When considering an unfair dismissal claim for making a protected disclosure (blowing the whistle), the Employment Appeal Tribunal (EAT) has held in Oxford Said Business School v Heslop that the tribunal correctly identified the two different tests. It was also correct to decide that although the dismissal was not automatically unfair, it was constructively unfair.
Basic facts
Dr Heslop started work with the Oxford Said Business School (OSBS) in January 2016. In June 2018, she told her manager, Dr White, that she was concerned that the school might have breached its legal obligations to a major client which had commissioned projects from OSBS worth millions of pounds. She repeated her concerns to him on 13 or 14 August 2018, just before she went on holiday.
On 9 August 2018, a member of Dr Heslop’s team complained to Dr White about her poor leadership qualities and a general lack of morale in the team. A client director then came forward with further complaints about Dr Heslop on 16 August, as did others when prompted by Dr White.
Dr White set up a meeting in Dr Heslop’s absence for 8am on 6 September, her first day back from holiday. Without giving her any idea in advance of what the meeting was about, he told her that serious complaints had been made about her and that she “had lost the trust and confidence” of a “significant proportion” of her senior team. He refused to tell her what the concerns were, nor who had made them, but that she should stay away from work.

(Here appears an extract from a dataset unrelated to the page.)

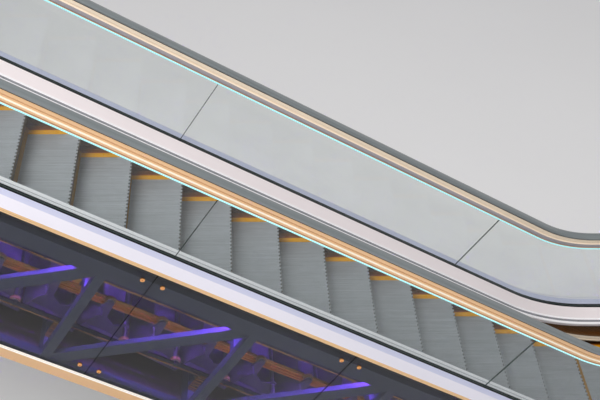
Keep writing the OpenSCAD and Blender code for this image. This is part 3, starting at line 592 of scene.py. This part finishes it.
def edge_finishes():
    """Nodes with more than one finish: plated lips, outer decks' flats in painted shade, a painted highlight
    on the trims' top edges, the guides' profiles with painted shade on top and painted reflections on their
    inner faces, and the lamps' housings.
    """
    plated = worked("lip_bronze", linear(226, 188, 138), 0.3, 0.35)
    # Near-white for the trims' top edges: a painted highlight.
    bright = worked("trim_edge_highlight", linear(255, 250, 240), 0.3, 0.0, vary=0.02, rub=0.02, bump=0.00001)
    # A darker lilac copy of the outer deck's white for its flat top by the glass: painted shade.
    flat = worked("outer_deck_flat_shade", linear(213, 214, 240), 0.36, 0.1, vary=0.02)
    # Dark brown for the guide's top faces under the belt: painted shade.
    channel_shade = worked("guide_channel_shade", linear(58, 42, 30), 0.5)
    # Warm and grey-violet tones for the guides' inner faces: painted reflections.
    peach_reflection = worked("guide_peach_reflection", linear(255, 236, 212), 0.3, 0.1)
    mauve_reflection = worked("guide_mauve_reflection", linear(182, 176, 182), 0.35, 0.3)
    holder = worked("light_holder", linear(214, 172, 140), 0.35, 0.3)
    housing = worked("lamp_housing", linear(170, 170, 174), 0.4, 0.8, (0.5, 0.004, 0.004))
    line = guide_places()

    def deck(at, normal):
        if abs(at.y) > HALF_W - LIP_T and abs(normal.y) > 0.8:
            return plated
        # The flat top by the glass takes the painted shade.
        return flat if abs(at.y) < GLASS_Y + FLAT_W and abs(normal.y) < 0.3 else None

    # The trim's top edge takes the painted highlight.
    def trim(at, normal):
        return bright if below_nose_line(at.x, at.z) < TRIM_TOP else None

    def guide(at, normal):
        up = height_over(line, at.x, at.z)
        # Top faces under the belt take the painted shade.
        if up > CHANNEL_UP and abs(normal.y) < 0.5:
            return channel_shade
        # Inner faces take painted reflections, the warm one above the shoulder.
        if abs(at.y) > GLASS_Y:
            return None
        return peach_reflection if up > SHOULDER_UP else mauve_reflection

    def light(at, normal):
        up = height_over(line, at.x, at.z)
        return holder if up > LIGHT_H / 2 and abs(normal.y) < 0.9 else None

    def lamp(at, normal):
        return None if normal.z < -0.5 else housing

    for side in (0, 1):
        repaint(pair("outer_deck")[side], deck)
        repaint(pair("bottom_trim")[side], trim)
        repaint(pair("handrail_guide")[side], guide)
        repaint(pair("handrail_light")[side], light)
    repaint("truss_lights", lamp)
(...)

She resigned and claimed automatically unfair dismissal for making protected disclosures and unfair constructive dismissal on the basis that she had effectively been dismissed at the meeting with Dr White in September 2018.
Relevant law
Section 103A of the Employment Rights Act (ERA) states that it is automatically unfair to dismiss an employee “if the reason (or, if more than one, the principal reason) for the dismissal is that the employee made a protected disclosure”.
Section 47B states that: “A worker has the right not to be subjected to any detriment by any act, or any deliberate failure to act, by his [sic] employer done on the ground that the worker has made a protected disclosure”.
According to case law, section 47B is infringed if the protected disclosure “materially influences” (in the sense of being more than a trivial influence) the employer's treatment of the whistleblower.
Tribunal decision
The tribunal concluded that although Dr Heslop’s dismissal was “materially influenced” by the protected disclosures, they were not the “principal reason”. Instead, that was the allegations made against her.
However, although her claim of automatically unfair dismissal failed, the tribunal found that she had been constructively unfairly dismissed as Dr White’s actions were “materially influenced” by the protected disclosures. As such, these detriments were “done on the ground that” she had blown the whistle.
The business school appealed, arguing that the tribunal had not used the correct test when coming to its decision.
EAT decision
Dismissing the appeal, the EAT held that the tribunal had simply given “different answers to different questions and, in doing so, demonstrated how carefully and rationally it approached its task, analysing with a fine toothcomb and not simply applying a broad brush”. As such, it had made clear that it understood that the different outcomes required explanation.
The EAT concluded that the distinction drawn by the tribunal between the section 103A test and the section 47B test was perfectly valid based on the evidence and the primary facts that it had found.